Now, pause a moment and think about the sheep – the people – you would just as soon not tend to or feed – those in this community or in the wider world. Who are they? Why is it hard to consider dealing with them and caring for them with agape love?
Jesus came for all of us, to unlock the spark of God within us, and release it in the form of the love he intends not just for the sheep we want to feed and tend, but all sheep, all people.
Shepherds of today could tell us what shepherds of Jesus’ day knew about feeding sheep – the scientifically named ovis aries. Sheep can kick you and rough-and-tumble rams will headbutt you. Orphans might require bottle feeding. Sheep are vulnerable to predators and susceptible to parasites. Sometimes they will fight over food. Separated from the flock, they tend to become stressed and panic. Shearing is labor-intensive and exhausting. And sheep need fresh water – even in conditions of drought in summer and freezes in winter. You get the picture – and – oh, yes, all the while you are feeding and tending to them, you find yourself stepping into what they naturally leave behind. A feedlot is no place for the faint-hearted.
Jesus didn’t use this metaphor lightly. He knew that if Peter’s and our love could lead to feeding and tending “people-sheep,” it would involve very hard work – a demanding commitment that requires sacrifice for the sake of others.
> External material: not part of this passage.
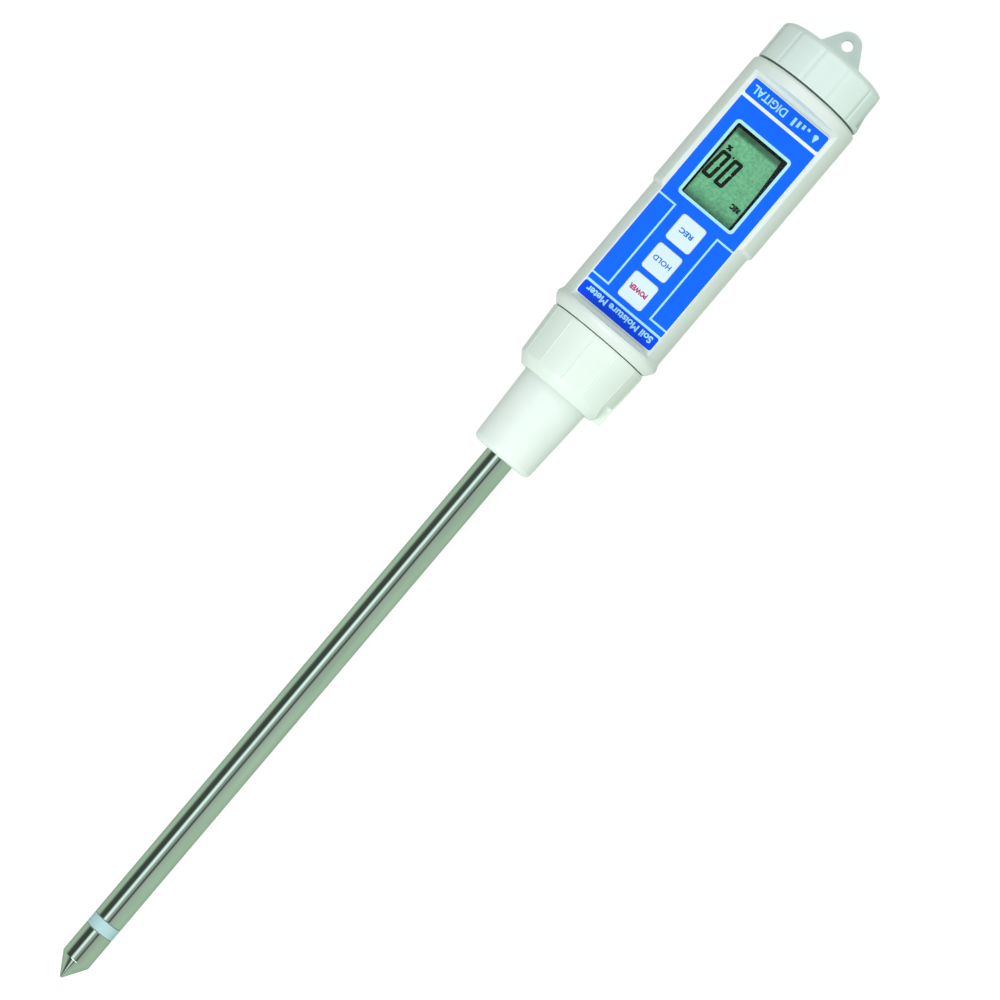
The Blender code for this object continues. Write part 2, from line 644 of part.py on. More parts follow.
def make_carrier(parts, tools):
    """The tray that holds the batteries and the board, kept in place by the cap."""
    shelf = (1.0, 2.2)
    carrier = box("battery_carrier", (CARRIER_START, CARRIER_END), (-12.0, 12.0), shelf,
                  ((0.12, 0.12, 0.13), 0.55), parts)
    blocks = []
    for side in (-1, 1):
        name = "carrier_wall_right" if side < 0 else "carrier_wall_left"
        blocks.append(box(name, (CARRIER_START, UPPER_NECK_END - 0.2), (side * 11.5, side * 12.6),
                          (-4.5, 2.2), None, tools))
    blocks.append(box("carrier_rib", (CARRIER_START, CARRIER_END), (-0.3, 0.3), (-8.0, 1.6), None, tools))
    ends = (("carrier_low_end", CARRIER_START), ("carrier_high_end", CARRIER_END - 1.2))
    for name, start in ends:
        blocks.append(box(name, (start, start + 1.2), (-12.0, 12.0), (-4.4, 1.8), None, tools))
        blocks.append(box(name + "_foot", (start, start + 1.2), (-10.0, 10.0), (-9.0, -4.0), None, tools))
    for index, (station, side) in enumerate(screw_places()):
        blocks.append(post("carrier_boss_%d" % index, station, side, (1.4, 2.7), 2.0, None, tools))
    for block in blocks:
        combine(carrier, block, "UNION")
    for index, (station, side) in enumerate(screw_places()):
        combine(carrier, post("boss_hole_%d" % index, station, side, (0.2, 3.5), 1.25, None, tools,
                              sides=12), "DIFFERENCE")
    for name, side in (("lead_hole_right", -8.2), ("lead_hole_left", 8.2)):
        combine(carrier, box(name, (260.0, 262.8), (side - 1, side + 1), (-3.6, -1.6), None, tools),
                "DIFFERENCE")


def battery_outline(start):
    end = start + BATTERY_LENGTH
    nub_start = end - 1.0
    return [(end, 0.0), (end, 1.9), (nub_start, 1.9), (nub_start, 4.6), (nub_start - 0.5, BATTERY_RADIUS),
            (start + 0.4, BATTERY_RADIUS), (start, 4.7), (start, 0.0)]


def reversed_battery_outline(start):
    total = 2 * start + BATTERY_LENGTH
    return [(total - station, radius) for station, radius in reversed(battery_outline(start))]


def make_batteries(parts):
    """Two rows of two, nose up on the left and nose down on the right."""
    shell = ((0.05, 0.12, 0.10), 0.35)
    number = 1
    for side, outline in ((BATTERY_ROW, battery_outline), (-BATTERY_ROW, reversed_battery_outline)):
        for place in range(2):
            start = BATTERY_START + place * (BATTERY_LENGTH + GAP)
            turned("battery_%d" % number, outline(start), shell, parts, sides=SMALL_SIDES, side=side,
                   level=BATTERY_HEIGHT)
            number += 1


def coil_route(start, end, side, turns, wide, narrow):
    """A cone-shaped coil from start to end."""
    steps = 10 * turns
    route = []
    for step in range(steps + 1):
        part = step / steps
        angle = 2 * math.pi * turns * part
        radius = wide + (narrow - wide) * part
        route.append((start + (end - start) * part, side + radius * math.cos(angle),
                      BATTERY_HEIGHT + radius * math.sin(angle)))
    return route


def make_contacts(parts):
    spring_steel = ((0.65, 0.65, 0.62), 0.25, 1.0)
    rows_end = BATTERY_START + 2 * BATTERY_LENGTH + GAP
    low_face = CARRIER_START + 1.2
    wire("lower_contact_spring", coil_route(low_face + 0.5, BATTERY_START - 0.5, BATTERY_ROW, 2, 3.2, 2.0),
         0.22, spring_steel, parts)
    wire("upper_contact_spring", coil_route(rows_end + 0.72, rows_end + 0.4, -BATTERY_ROW, 1, 2.6, 1.6),
         0.1, spring_steel, parts)
    box("lower_contact_plate", (low_face + 0.3, low_face + 0.7), (-BATTERY_ROW - 3.5, -BATTERY_ROW + 3.5),
        (-8.0, -1.2), spring_steel, parts)


def main():
    clear_scene()
    parts = make_collection("soil_moisture_meter")
    tools = make_collection("cutters")
    make_housing(parts, tools)
    make_battery_cap(parts, tools)
    make_cap_gasket(parts)
    make_coupling_nut(parts, tools)
    make_slip_washer(parts)
    make_probe_holder(parts)
    make_probe(parts)
    make_o_ring(parts)
    make_leads(parts)
    make_label(parts)
    make_display(parts)
    for name, station in KEY_STATIONS.items():
        make_key(name, station, parts, tools)
    make_board(parts, tools)
    make_carrier(parts, tools)
    make_batteries(parts)
    make_contacts(parts)


main()
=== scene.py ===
import math

import bmesh
import bpy
from mathutils import Matrix, Vector


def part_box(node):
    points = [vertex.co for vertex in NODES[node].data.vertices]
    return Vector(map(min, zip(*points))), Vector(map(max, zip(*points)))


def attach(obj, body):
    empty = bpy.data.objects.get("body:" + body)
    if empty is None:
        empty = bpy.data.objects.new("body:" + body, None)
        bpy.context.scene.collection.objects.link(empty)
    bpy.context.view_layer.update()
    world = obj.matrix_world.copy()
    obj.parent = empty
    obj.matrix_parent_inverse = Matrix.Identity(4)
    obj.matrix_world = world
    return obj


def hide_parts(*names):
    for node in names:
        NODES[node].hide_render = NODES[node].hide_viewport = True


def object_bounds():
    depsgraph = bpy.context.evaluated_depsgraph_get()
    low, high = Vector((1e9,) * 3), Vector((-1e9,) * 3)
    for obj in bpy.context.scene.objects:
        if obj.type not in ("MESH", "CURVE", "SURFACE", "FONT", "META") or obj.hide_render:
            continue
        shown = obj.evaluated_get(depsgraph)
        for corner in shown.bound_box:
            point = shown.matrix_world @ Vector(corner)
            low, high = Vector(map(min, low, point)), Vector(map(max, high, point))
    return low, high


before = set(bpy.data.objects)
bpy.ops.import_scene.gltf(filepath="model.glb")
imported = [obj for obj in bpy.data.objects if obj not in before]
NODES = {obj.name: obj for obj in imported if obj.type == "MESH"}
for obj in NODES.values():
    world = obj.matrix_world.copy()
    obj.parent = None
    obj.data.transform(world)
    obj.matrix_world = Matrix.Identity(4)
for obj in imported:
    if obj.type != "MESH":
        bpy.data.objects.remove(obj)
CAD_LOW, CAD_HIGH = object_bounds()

MM = 0.001
TUBE_LOW, TUBE_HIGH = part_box("probe_tube")
AXIS = (TUBE_LOW.z + TUBE_HIGH.z) / 2
TIP = CAD_LOW.x


def station_of(x):
    return (x - TIP) / MM


def level_of(z):
    return (z - AXIS) / MM


def at(station, side, level):
    return Vector((TIP + station * MM, side * MM, AXIS + level * MM))


# Places read from the CAD frame
LABEL_LOW, LABEL_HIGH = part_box("label_overlay")
LABEL_TOP = level_of(LABEL_HIGH.z)
LABEL_BASE = level_of(LABEL_LOW.z)
PLATEAU = LABEL_BASE - 0.05            # the flat front of the handle, under the label
LABEL_START = station_of(LABEL_LOW.x)
LABEL_END = station_of(LABEL_HIGH.x)
LABEL_HALF = LABEL_HIGH.y / MM
PLATEAU_START = LABEL_START - 1.6
PLATEAU_END = LABEL_END + 1.6
TUBE_RADIUS = TUBE_HIGH.y / MM
GLASS_TOP = level_of(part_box("display_glass")[1].z)
PANE_LEVELS = tuple(level_of(corner.z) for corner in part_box("display_window"))
WINDOW = (station_of(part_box("display_window")[0].x) + 0.3,
          station_of(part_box("display_window")[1].x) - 0.3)
WINDOW_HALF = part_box("display_window")[1].y / MM - 0.3
CAP_START = station_of(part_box("battery_cap")[0].x)
NUT_START = station_of(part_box("coupling_nut")[0].x)
NUT_END = station_of(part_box("coupling_nut")[1].x)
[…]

Because this congregation is a part of the body of Christ, it can more easily continue and expand the ministries of loving outreach beyond the congregation and the loving care within the circle of faith. You can do this better because of your mutual support of and courageous challenge to one another.
Of course, Jesus also calls us as individuals to feed and tend his sheep. Maybe these examples will stimulate your thinking about how in your life you can love Jesus by feeding and tending his sheep:
Wife to husband: “Do you love me?” Husband to wife: “Sweetheart, you know I do.” Wife: “Then go next door and fix the neighbor’s roof. It leaks.”
Big brother to little sister at recess: “Do you love me?” Sister: “Of course I do.” Brother: “Then go over to the new kid that no one likes and play with her.”
Children to parents: “Do you love us?” Parents: “Yes. You are the love of our lives.” Children: “Then cancel whatever you have planned for Sunday afternoon and cook a bunch of lasagna for the soup kitchen downtown.”
God to the President and Congress: “Do you love me?” President and Congress: “Of course. Don’t, we say, ‘In God we trust’ all the time?” God: “Then learn to work together and figure out an immigration plan that is fair to everyone.”
If we take seriously today’s Gospel and try to follow where Peter led after hearing Jesus, it all might seem like a challenge beyond our limits. But today we have heard Jesus’ call to us as his Church and as his individual followers to offer compassion, agape love, to a hurting and sinful world. And today we have the choice to continue following that call.
Jesus to us: “If you love me then Feed my lambs. Tend my sheep. Feed my sheep.”